-- Start of Dataset extract --

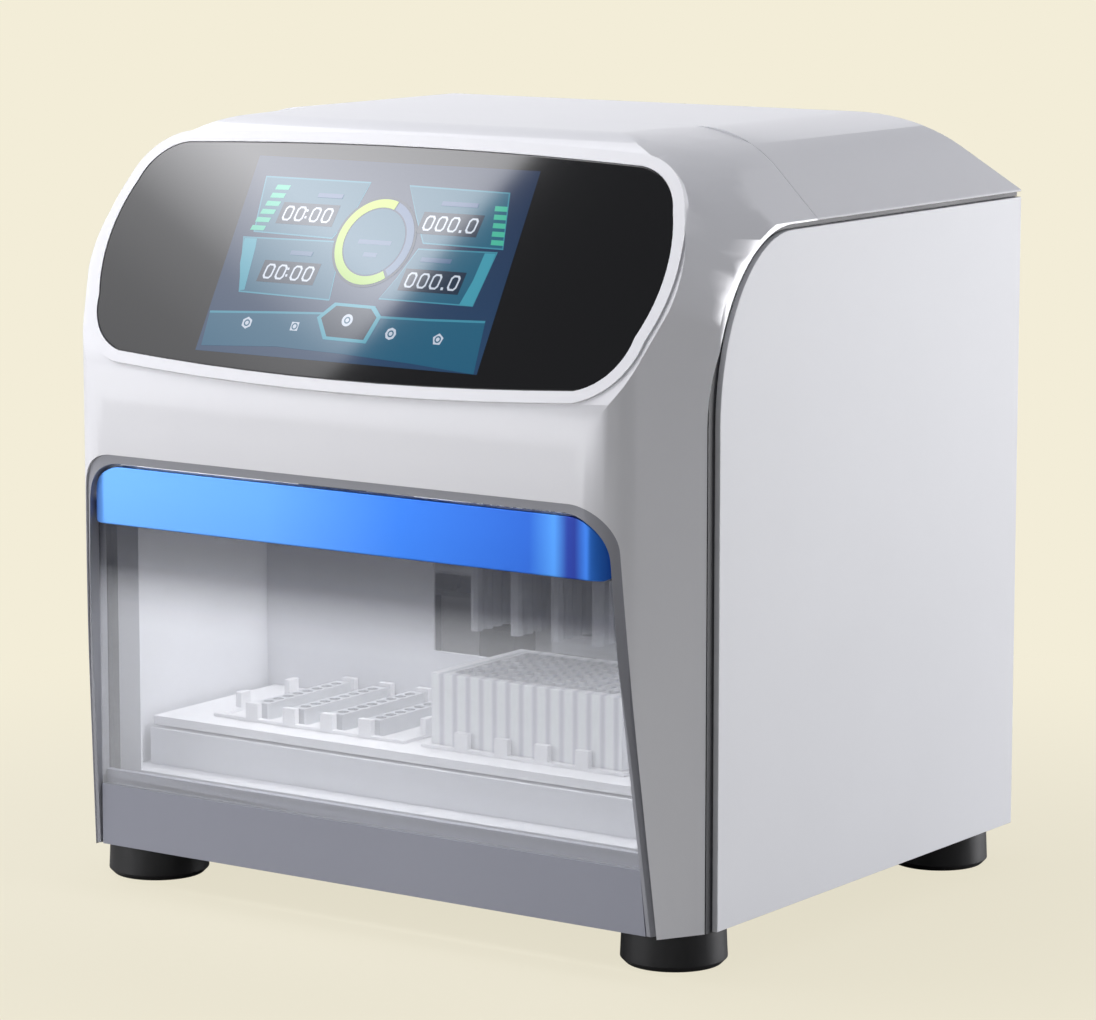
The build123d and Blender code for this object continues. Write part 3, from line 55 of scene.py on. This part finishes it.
def finish(name, low, high, rough, scale, bump=0.0, metallic=0.0, stretch=(1, 1, 1)):
    """A surface whose colour and gloss drift between two tones, with a fine relief."""
    material = bpy.data.materials.new(name)
    material.use_nodes = True
    tree = material.node_tree
    shader = tree.nodes["Principled BSDF"]
    shader.inputs["Metallic"].default_value = metallic
    place = tree.nodes.new("ShaderNodeTexCoord")
    turn = tree.nodes.new("ShaderNodeMapping")
    turn.inputs["Scale"].default_value = stretch
    drift = tree.nodes.new("ShaderNodeTexNoise")
    drift.inputs["Scale"].default_value = scale
    drift.inputs["Detail"].default_value = 5.0
    ramp = tree.nodes.new("ShaderNodeValToRGB")
    ramp.color_ramp.elements[0].position = 0.3
    ramp.color_ramp.elements[0].color = low
    ramp.color_ramp.elements[1].position = 0.7
    ramp.color_ramp.elements[1].color = high
    gloss = tree.nodes.new("ShaderNodeMapRange")
    gloss.inputs["To Min"].default_value = rough[0]
    gloss.inputs["To Max"].default_value = rough[1]
    tree.links.new(place.outputs["Object"], turn.inputs["Vector"])
    tree.links.new(turn.outputs["Vector"], drift.inputs["Vector"])
    tree.links.new(drift.outputs["Fac"], ramp.inputs["Fac"])
    tree.links.new(ramp.outputs["Color"], shader.inputs["Base Color"])
    tree.links.new(drift.outputs["Fac"], gloss.inputs["Value"])
    tree.links.new(gloss.outputs["Result"], shader.inputs["Roughness"])
    if bump:
        grain = tree.nodes.new("ShaderNodeTexNoise")
        grain.inputs["Scale"].default_value = scale * 60
        grain.inputs["Detail"].default_value = 3.0
        relief = tree.nodes.new("ShaderNodeBump")
        relief.inputs["Strength"].default_value = bump
        relief.inputs["Distance"].default_value = 0.0002
        tree.links.new(turn.outputs["Vector"], grain.inputs["Vector"])
        tree.links.new(grain.outputs["Fac"], relief.inputs["Height"])
        tree.links.new(relief.outputs["Normal"], shader.inputs["Normal"])
    return material


def body_of(node):
    return next(body for body, names in frame["record"]["behaviour"]["bodies"].items() if node in names)


def dressed(node, material, edge=0.0, crease=30.0, segments=2):
    """A copy of a node with merged corners, eased edges and smooth curves, in its place."""
    mesh = nodes[node].data.copy()
    shape = bmesh.new()
    shape.from_mesh(mesh)
    bmesh.ops.remove_doubles(shape, verts=shape.verts, dist=1e-6)
    bmesh.ops.dissolve_limit(shape, angle_limit=radians(0.5), verts=shape.verts, edges=shape.edges)
    sharp = [e for e in shape.edges if len(e.link_faces) == 2 and e.calc_face_angle(0) > radians(crease)]
    if edge:
        bmesh.ops.bevel(shape, geom=sharp, offset=edge, segments=segments, profile=0.5,
                        affect="EDGES", clamp_overlap=True, material=-1)
    for face in shape.faces:
        face.smooth = True
    for rim in shape.edges:
        if len(rim.link_faces) == 2:
            rim.smooth = rim.calc_face_angle(0) < radians(crease)
    shape.to_mesh(mesh)
    shape.free()
    mesh.materials.clear()
    mesh.materials.append(material)
    piece = bpy.data.objects.new(node + "_dressed", mesh)
    bpy.context.scene.collection.objects.link(piece)
    level = piece.modifiers.new("level", "WEIGHTED_NORMAL")
    level.keep_sharp = True
    level.weight = 100
    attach(piece, body_of(node))
    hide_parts(node)
    return piece


cover_white = finish("cover_white", tone(232, 232, 236), tone(238, 238, 241), (0.34, 0.40), 4.0, bump=0.05)
dressed("front_cover", cover_white, edge=0.0006, crease=38.0)
dressed("top_cover", cover_white, edge=0.0006, crease=38.0)


# ---- Side panels, trims and side frames --------------------------------------------------
# Powder-coated folded sheet on each flank, set off from the covers by a black trim strip in the groove,
# which is also painted shade for the narrow slot.
# The welded frames behind them are grey powder coat.

def wear(names, material):
    """Gives a finish to nodes whose shape stays as it is."""
    for name in names:
        node = nodes[name]
        node.data.materials.clear()
        node.data.materials.append(material)


panel_white = finish("panel_white", tone(224, 225, 229), tone(229, 230, 234), (0.55, 0.62), 5.0, bump=0.06)
for flank in ("side_panel_left", "side_panel_right"):
    dressed(flank, panel_white, edge=0.0008, crease=40.0)
# The black strip lining each groove is a trim and also painted shade for the narrow slot between cover and
# panel.
trim_black = finish("trim_black", tone(38, 38, 42), tone(52, 52, 56), (0.5, 0.6), 30.0, bump=0.1)
wear(["edge_trims"], trim_black)
frame_grey = finish("frame_grey", tone(118, 120, 124), tone(128, 130, 134), (0.5, 0.6), 20.0, bump=0.1)
wear(["side_frames"], frame_grey)


# ---- Base, feet and rear panel -------------------------------------------------------
# Zinc-plated base sheet on four moulded rubber feet, each held by a steel screw.
# The rear panel is powder-coated like the flanks.

zinc = finish("zinc", tone(150, 152, 155), tone(176, 178, 180), (0.32, 0.45), 60.0, metallic=0.9)
wear(["base_plate"], zinc)
steel = finish("ground_steel", tone(172, 174, 178), tone(196, 198, 200), (0.22, 0.32), 80.0, metallic=1.0)
wear(["foot_screws"], steel)
foot_rubber = finish("foot_rubber", tone(16, 16, 18), tone(30, 30, 33), (0.42, 0.55), 40.0, bump=0.15)
dressed("feet", foot_rubber, edge=0.0012, crease=40.0)
wear(["rear_panel"], panel_white)


# ---- Touch panel ---------------------------------------------------------------------
# Black-backed glass bonded into the brow, over a bracket and the screen module.

glass_black = finish("glass_black", tone(2, 2, 4), tone(5, 5, 7), (0.04, 0.07), 2.0)
dressed("display_glass", glass_black, edge=0.0006, crease=40.0)
black_plastic = finish("black_plastic", tone(24, 24, 26), tone(34, 34, 36), (0.45, 0.55), 50.0, bump=0.1)
wear(["display_bracket", "lcd_module"], black_plastic)


# ---- Screen image --------------------------------------------------------------------
# The lit home page: four read-out tiles with noughts, two level columns, a progress ring
# and a row of keys. Its layers lie a hair above each other on the glass.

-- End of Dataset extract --

Your task is to print the whole listing again exactly.

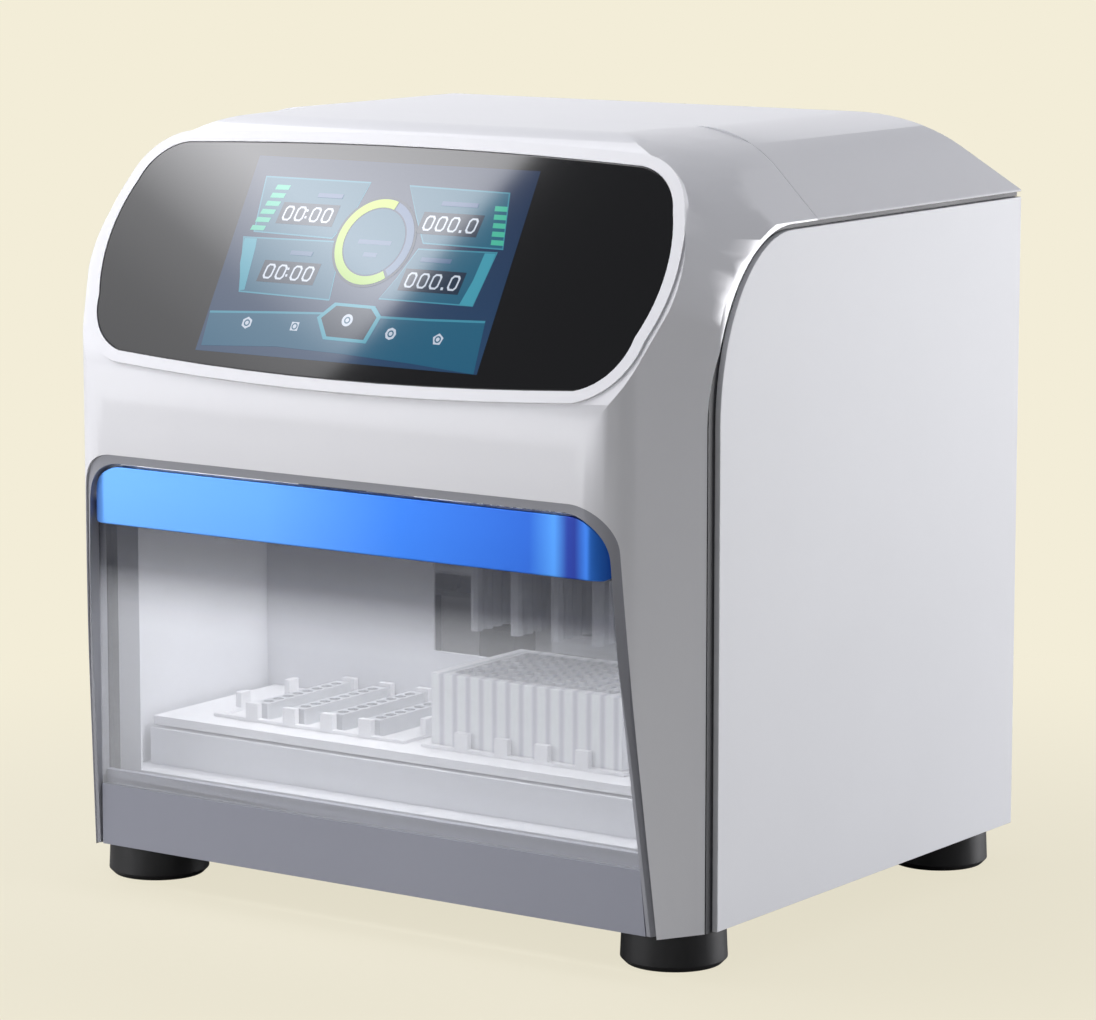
The build123d and Blender code for this object continues. Write part 3, from line 55 of scene.py on. This part finishes it.
def finish(name, low, high, rough, scale, bump=0.0, metallic=0.0, stretch=(1, 1, 1)):
    """A surface whose colour and gloss drift between two tones, with a fine relief."""
    material = bpy.data.materials.new(name)
    material.use_nodes = True
    tree = material.node_tree
    shader = tree.nodes["Principled BSDF"]
    shader.inputs["Metallic"].default_value = metallic
    place = tree.nodes.new("ShaderNodeTexCoord")
    turn = tree.nodes.new("ShaderNodeMapping")
    turn.inputs["Scale"].default_value = stretch
    drift = tree.nodes.new("ShaderNodeTexNoise")
    drift.inputs["Scale"].default_value = scale
    drift.inputs["Detail"].default_value = 5.0
    ramp = tree.nodes.new("ShaderNodeValToRGB")
    ramp.color_ramp.elements[0].position = 0.3
    ramp.color_ramp.elements[0].color = low
    ramp.color_ramp.elements[1].position = 0.7
    ramp.color_ramp.elements[1].color = high
    gloss = tree.nodes.new("ShaderNodeMapRange")
    gloss.inputs["To Min"].default_value = rough[0]
    gloss.inputs["To Max"].default_value = rough[1]
    tree.links.new(place.outputs["Object"], turn.inputs["Vector"])
    tree.links.new(turn.outputs["Vector"], drift.inputs["Vector"])
    tree.links.new(drift.outputs["Fac"], ramp.inputs["Fac"])
    tree.links.new(ramp.outputs["Color"], shader.inputs["Base Color"])
    tree.links.new(drift.outputs["Fac"], gloss.inputs["Value"])
    tree.links.new(gloss.outputs["Result"], shader.inputs["Roughness"])
    if bump:
        grain = tree.nodes.new("ShaderNodeTexNoise")
        grain.inputs["Scale"].default_value = scale * 60
        grain.inputs["Detail"].default_value = 3.0
        relief = tree.nodes.new("ShaderNodeBump")
        relief.inputs["Strength"].default_value = bump
        relief.inputs["Distance"].default_value = 0.0002
        tree.links.new(turn.outputs["Vector"], grain.inputs["Vector"])
        tree.links.new(grain.outputs["Fac"], relief.inputs["Height"])
        tree.links.new(relief.outputs["Normal"], shader.inputs["Normal"])
    return material


def body_of(node):
    return next(body for body, names in frame["record"]["behaviour"]["bodies"].items() if node in names)


def dressed(node, material, edge=0.0, crease=30.0, segments=2):
    """A copy of a node with merged corners, eased edges and smooth curves, in its place."""
    mesh = nodes[node].data.copy()
    shape = bmesh.new()
    shape.from_mesh(mesh)
    bmesh.ops.remove_doubles(shape, verts=shape.verts, dist=1e-6)
    bmesh.ops.dissolve_limit(shape, angle_limit=radians(0.5), verts=shape.verts, edges=shape.edges)
    sharp = [e for e in shape.edges if len(e.link_faces) == 2 and e.calc_face_angle(0) > radians(crease)]
    if edge:
        bmesh.ops.bevel(shape, geom=sharp, offset=edge, segments=segments, profile=0.5,
                        affect="EDGES", clamp_overlap=True, material=-1)
    for face in shape.faces:
        face.smooth = True
    for rim in shape.edges:
        if len(rim.link_faces) == 2:
            rim.smooth = rim.calc_face_angle(0) < radians(crease)
    shape.to_mesh(mesh)
    shape.free()
    mesh.materials.clear()
    mesh.materials.append(material)
    piece = bpy.data.objects.new(node + "_dressed", mesh)
    bpy.context.scene.collection.objects.link(piece)
    level = piece.modifiers.new("level", "WEIGHTED_NORMAL")
    level.keep_sharp = True
    level.weight = 100
    attach(piece, body_of(node))
    hide_parts(node)
    return piece


cover_white = finish("cover_white", tone(232, 232, 236), tone(238, 238, 241), (0.34, 0.40), 4.0, bump=0.05)
dressed("front_cover", cover_white, edge=0.0006, crease=38.0)
dressed("top_cover", cover_white, edge=0.0006, crease=38.0)


# ---- Side panels, trims and side frames --------------------------------------------------
# Powder-coated folded sheet on each flank, set off from the covers by a black trim strip in the groove,
# which is also painted shade for the narrow slot.
# The welded frames behind them are grey powder coat.

def wear(names, material):
    """Gives a finish to nodes whose shape stays as it is."""
    for name in names:
        node = nodes[name]
        node.data.materials.clear()
        node.data.materials.append(material)


panel_white = finish("panel_white", tone(224, 225, 229), tone(229, 230, 234), (0.55, 0.62), 5.0, bump=0.06)
for flank in ("side_panel_left", "side_panel_right"):
    dressed(flank, panel_white, edge=0.0008, crease=40.0)
# The black strip lining each groove is a trim and also painted shade for the narrow slot between cover and
# panel.
trim_black = finish("trim_black", tone(38, 38, 42), tone(52, 52, 56), (0.5, 0.6), 30.0, bump=0.1)
wear(["edge_trims"], trim_black)
frame_grey = finish("frame_grey", tone(118, 120, 124), tone(128, 130, 134), (0.5, 0.6), 20.0, bump=0.1)
wear(["side_frames"], frame_grey)


# ---- Base, feet and rear panel -------------------------------------------------------
# Zinc-plated base sheet on four moulded rubber feet, each held by a steel screw.
# The rear panel is powder-coated like the flanks.

zinc = finish("zinc", tone(150, 152, 155), tone(176, 178, 180), (0.32, 0.45), 60.0, metallic=0.9)
wear(["base_plate"], zinc)
steel = finish("ground_steel", tone(172, 174, 178), tone(196, 198, 200), (0.22, 0.32), 80.0, metallic=1.0)
wear(["foot_screws"], steel)
foot_rubber = finish("foot_rubber", tone(16, 16, 18), tone(30, 30, 33), (0.42, 0.55), 40.0, bump=0.15)
dressed("feet", foot_rubber, edge=0.0012, crease=40.0)
wear(["rear_panel"], panel_white)


# ---- Touch panel ---------------------------------------------------------------------
# Black-backed glass bonded into the brow, over a bracket and the screen module.

glass_black = finish("glass_black", tone(2, 2, 4), tone(5, 5, 7), (0.04, 0.07), 2.0)
dressed("display_glass", glass_black, edge=0.0006, crease=40.0)
black_plastic = finish("black_plastic", tone(24, 24, 26), tone(34, 34, 36), (0.45, 0.55), 50.0, bump=0.1)
wear(["display_bracket", "lcd_module"], black_plastic)


# ---- Screen image --------------------------------------------------------------------
# The lit home page: four read-out tiles with noughts, two level columns, a progress ring
# and a row of keys. Its layers lie a hair above each other on the glass.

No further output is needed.